Catholic tradition uniquely illuminates this passage at several levels.
The Indefectibility of Divine Promises. The Catechism of the Catholic Church teaches that God's covenants are ordered toward a single, cumulative divine economy of salvation (CCC §§72–73). The oath of verse 11 is not a discrete, historically isolated promise; it is one link in the chain of covenants — Noahic, Abrahamic, Mosaic, Davidic — that together form the backbone of salvation history, each amplifying and deepening the last. The emet of Yahweh that stands behind this oath is identical with the God who, in the fullness of time, sends his Son.
The Davidic Covenant as Type of the Church. St. Augustine, in The City of God (XVII.4), reads the Davidic promises as fulfilled not only in Christ personally but in Christ and his Body, the Church. The throne of David becomes the Church's magisterium; the "children" who keep the covenant become baptized Christians who live in fidelity to the new covenant sealed in Christ's blood.
Conditionality and Synergy. The conditional structure of verse 12 has profound implications for Catholic teaching on grace and free will. Unlike certain Protestant readings that collapse the conditional into pure predestination, Catholic theology (cf. the Council of Trent, Session VI, Decree on Justification) insists that God's grace does not override human cooperation. The covenant demands a response. God's oath is absolute; humanity's participation is real and necessary. This is precisely the logic of the sacramental life: grace is offered fully, but it must be received and lived.
Marian Dimension. St. Bernard and later the Catechism (CCC §721–722) note that Mary, daughter of Zion and descendant of David, is the one in whom the Davidic covenant reaches its pivotal human fulfillment — she keeps the covenant perfectly by her fiat, making possible the Incarnation of the one who fulfills verse 11 absolutely.

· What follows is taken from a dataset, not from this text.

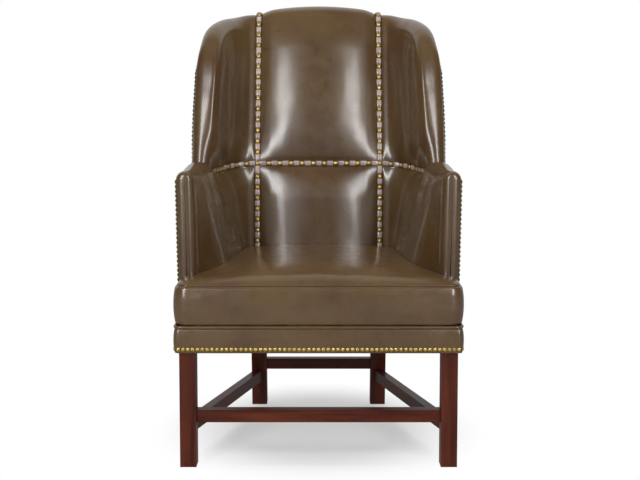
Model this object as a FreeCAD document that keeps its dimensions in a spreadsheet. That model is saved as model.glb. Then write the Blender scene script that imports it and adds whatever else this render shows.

For contemporary Catholics, these two verses cut against two common spiritual errors. The first is presumption: assuming that baptism or membership in the Church is a blank check, that God's covenant fidelity excuses us from the demanding work of discipleship. Verse 12 is a direct challenge — "if your children will keep my covenant." The covenant has content. It makes claims on how we live, what we prioritize, how we treat the poor, how we worship. The second error is despair: concluding, when we fail or when the Church appears weakened by scandal and defection, that God's promises have collapsed. Verse 11 stands against this: Yahweh's oath is sworn "in truth," in emet that does not shift with cultural mood or institutional crisis.
Concretely, a Catholic today might sit with these verses in Lectio Divina and ask: Am I keeping the covenant — not as a legal exercise, but as a lover keeps faith with the beloved? And: Do I trust that God's oath, sworn in Christ, holds even when I cannot see its fulfillment? The liturgical context of this psalm — sung at pilgrimage to Jerusalem — invites us to see our own sacramental life as precisely that pilgrimage: journey toward the City that God has sworn to establish forever.